Simultaneous fracking proves cost-effective
Ursa Resources Group II plans to continue its one-rig drilling program in Garfield County this year and, depending on natural gas prices, could bring in an additional rig next year, the company says.
Don Simpson, Ursa’s vice president for business development, said one reason the company has been able to drill cost-effectively even under today’s prices is because it hydraulically fractures adjacent wells simultaneously. This increases well productivity.
Ursa also plans to seek a state permit to drill a Niobrara shale formation well in the Battlement Mesa area, following WPX Energy’s success in drilling highly productive but also expensive exploratory wells into the Niobrara formation in that area.
In addition, Simpson indicates that Ursa expects to eventually pursue drilling within the Battlement Mesa planned unit development itself.

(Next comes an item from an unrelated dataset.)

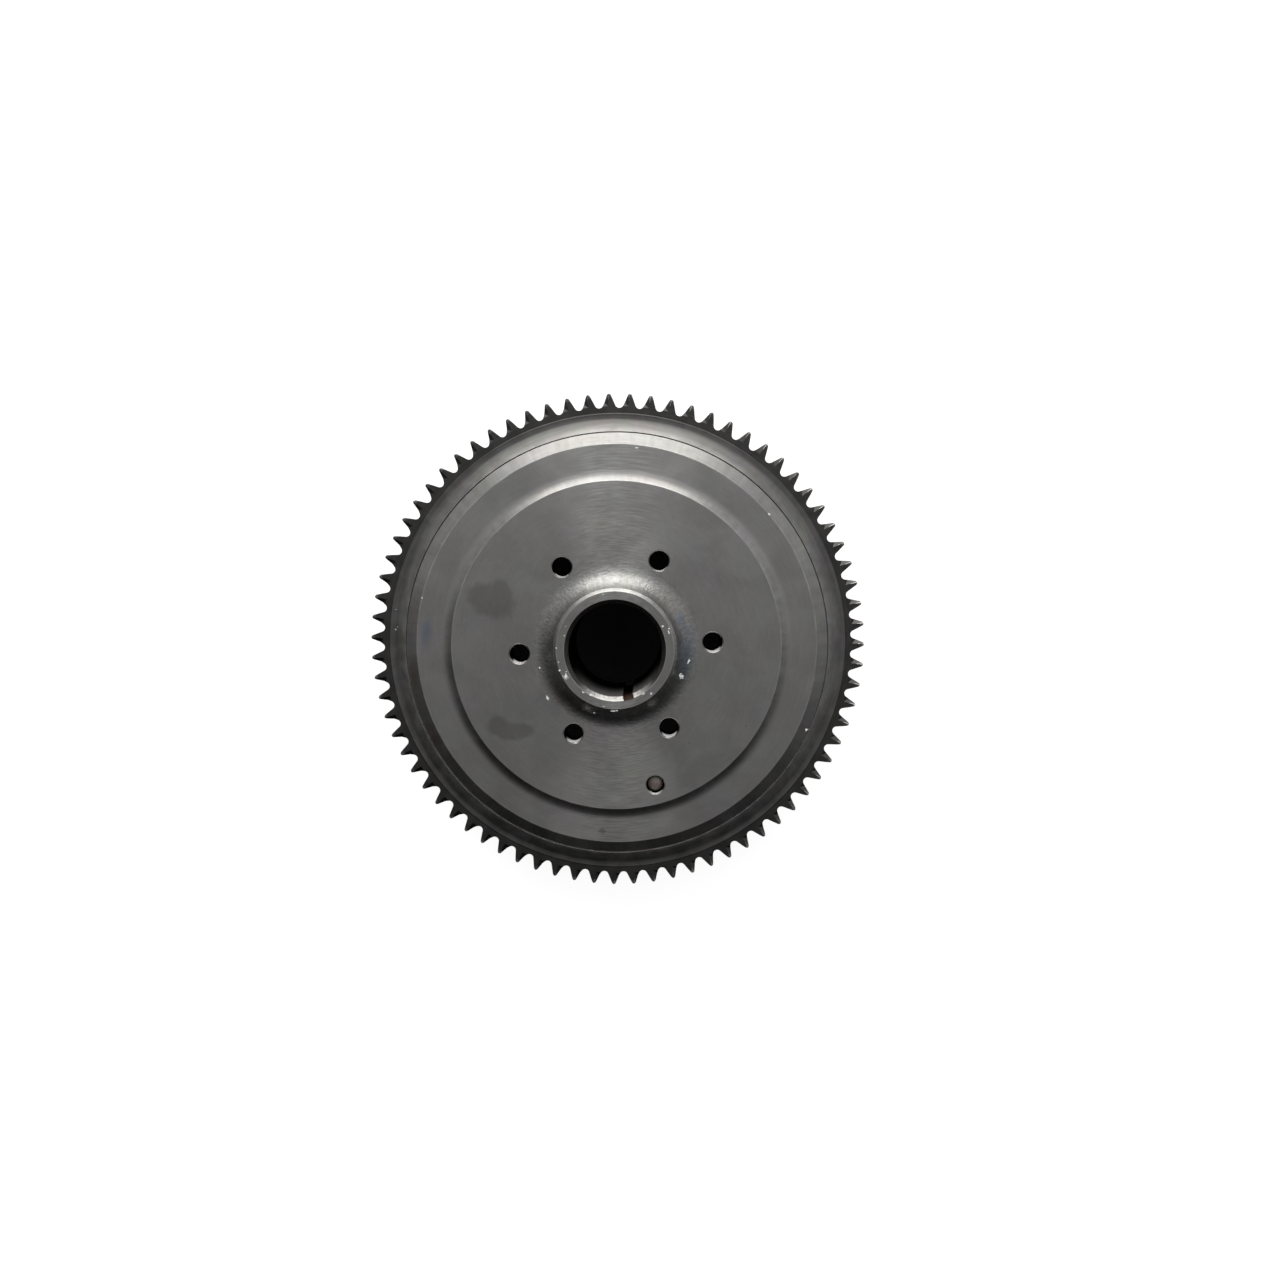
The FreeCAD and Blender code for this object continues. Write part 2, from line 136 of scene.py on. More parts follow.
def edit(piece):
    """Open one piece in edit mode with nothing selected."""
    deselect()
    bpy.context.view_layer.objects.active = piece
    piece.select_set(True)
    bpy.ops.object.mode_set(mode="EDIT")
    bpy.ops.mesh.select_all(action="DESELECT")


def close_edit():
    bpy.ops.object.mode_set(mode="OBJECT")


def pick(piece, kind, wanted):
    """In edit mode, select the vertices, edges or faces for which wanted(item) is true."""
    bpy.ops.mesh.select_mode(type=kind)
    bpy.ops.mesh.select_all(action="DESELECT")
    bpy.ops.object.mode_set(mode="OBJECT")
    items = {"VERT": piece.data.vertices, "EDGE": piece.data.edges, "FACE": piece.data.polygons}[kind]
    count = 0
    for item in items:
        item.select = bool(wanted(item))
        count += item.select
    bpy.ops.object.mode_set(mode="EDIT")
    return count


def ends(piece, edge):
    """Both ends of an edge."""
    return [piece.data.vertices[index].co for index in edge.vertices]


def soften(path):
    """Round the corners of a closed path of (point, softness): each soft corner becomes a short curve. Long
    straight stretches get a point close to each end, which keeps their shading flat."""
    rounded = []
    for index, (point, softness) in enumerate(path):
        if not softness:
            rounded.append(point)
            continue
        before = path[index - 1][0] - point
        after = path[(index + 1) % len(path)][0] - point
        reach = min(softness, before.length * 0.45, after.length * 0.45)
        first = point + before.normalized() * reach
        last = point + after.normalized() * reach
        for step in range(CORNER_STEPS + 1):
            share = step / CORNER_STEPS
            rounded.append(first.lerp(point, share).lerp(point.lerp(last, share), share))
    held = []
    for here, there in zip(rounded, rounded[1:] + rounded[:1]):
        held.append(here)
        run = there - here
        if run.length > 3 * MM:
            held += [here + run.normalized() * HOLD, there - run.normalized() * HOLD]
    return held


def arc(centre, radius, start, end, steps):
    """Points on an arc, from angle start to angle end in degrees, in the plane of the path."""
    angles = [math.radians(start + (end - start) * step / steps) for step in range(steps + 1)]
    return [Vector(centre) + radius * Vector((math.cos(a), math.sin(a))) for a in angles]


def cove(start, end, steps):
    """Points of a hollow fillet that leaves start and runs out flat at end, its centre straight above end."""
    across, up = end[0] - start[0], end[1] - start[1]
    radius = (across ** 2 + up ** 2) / (2 * abs(up))
    rise = math.copysign(radius, up)
    begin = math.asin(across / radius)
    angles = [begin * (1 - step / steps) for step in range(steps + 1)]
    return [Vector((end[0] - radius * math.sin(a), end[1] - rise + rise * math.cos(a))) for a in angles]


def dished(start, end, sag, steps):
    """Points of a slope from start to end that is hollow by sag at its middle."""
    start, end = Vector(start), Vector(end)
    run = end - start
    below = Vector((run.y, -run.x)).normalized() * math.copysign(2 * sag, run.x)
    middle = (start + end) / 2 + below
    shares = [step / steps for step in range(steps + 1)]
    return [start.lerp(middle, share).lerp(middle.lerp(end, share), share) for share in shares]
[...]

The prospect of drilling there has raised concerns among some residents, dating to when it was first proposed by Antero Resources, which subsequently sold its assets in western Colorado’s Piceance Basin to Ursa.
Ursa recently provided community updates in Silt and Battlement Mesa on its local drilling, which is focused on areas outside those two communities.
WPX has been doing most of the recent drilling in the Piceance Basin after companies including Encana suspended their programs because of continuing soft gas prices.
Simpson said one factor contributing to the economics of Ursa’s drilling has been the simultaneous fracking.
He said if adjacent wells are fracked one at a time, it can simply push the sand and water used in fracking from one well into the fractures of the other well, actually making it a worse well.
“But if you do them (both) at once it opens everything up,” enhancing the amount of rock that cracks open and produces gas from the high-pressure process.
Ursa also is intrigued by the potential of horizontal drilling in the Niobrara shale, which is deeper than the Mesaverde sandstone that mostly has been targeted for drilling in the Piceance. But Simpson said Ursa won’t drill a Niobrara well this year.
He said WPX has got “some really good” Niobrara wells, but he added, “the wells are very expensive.” The process involves drilling down, then out horizontally into the shale formation.
He said Ursa has done horizontal drilling in North Dakota and Montana, but the process is different locally and the costs will have to come down and natural gas prices will need to come up to make such a drilling program successful.
Costs will decrease as the local Niobrara drilling and completion methods improve, he said.
“If prices get up a little bit and you start drilling more and costs come down a little bit, it can be a huge boon for this economy and the Western Slope. There’s a lot of work to be done on it but it’s possible.”
As for drilling within Battlement Mesa, Simpson said that while Ursa is trying to stay outside the community for now, it’s already the case that it could drill inside from a location farther from homes than an alternative location outside. That’s because that development never was fully built out.
Ursa has been incorporating measures including using a sound wall to reduce the impacts to nearby homes from some of its drilling near Silt and Battlement Mesa.
Dave Devanney, with the group Battlement Concerned Citizens, said that while Ursa has taken some commendable steps to address impacts, he doesn’t want to see drilling in the Battlement Mesa planned unit development.
Such drilling would require a special-use permit through Garfield County, and he hopes county commissioners would consider recommendations of a recent health impact assessment to reduce impacts.
Ursa also has drilled a wastewater injection well in the Battlement Mesa area, which Devanney fears could contaminate groundwater, or cause earthquakes as seismologists say has occurred with some injection wells.
Simpson said the well goes through a rigorous approval process and won’t be put into use until this summer because of tests required by the state.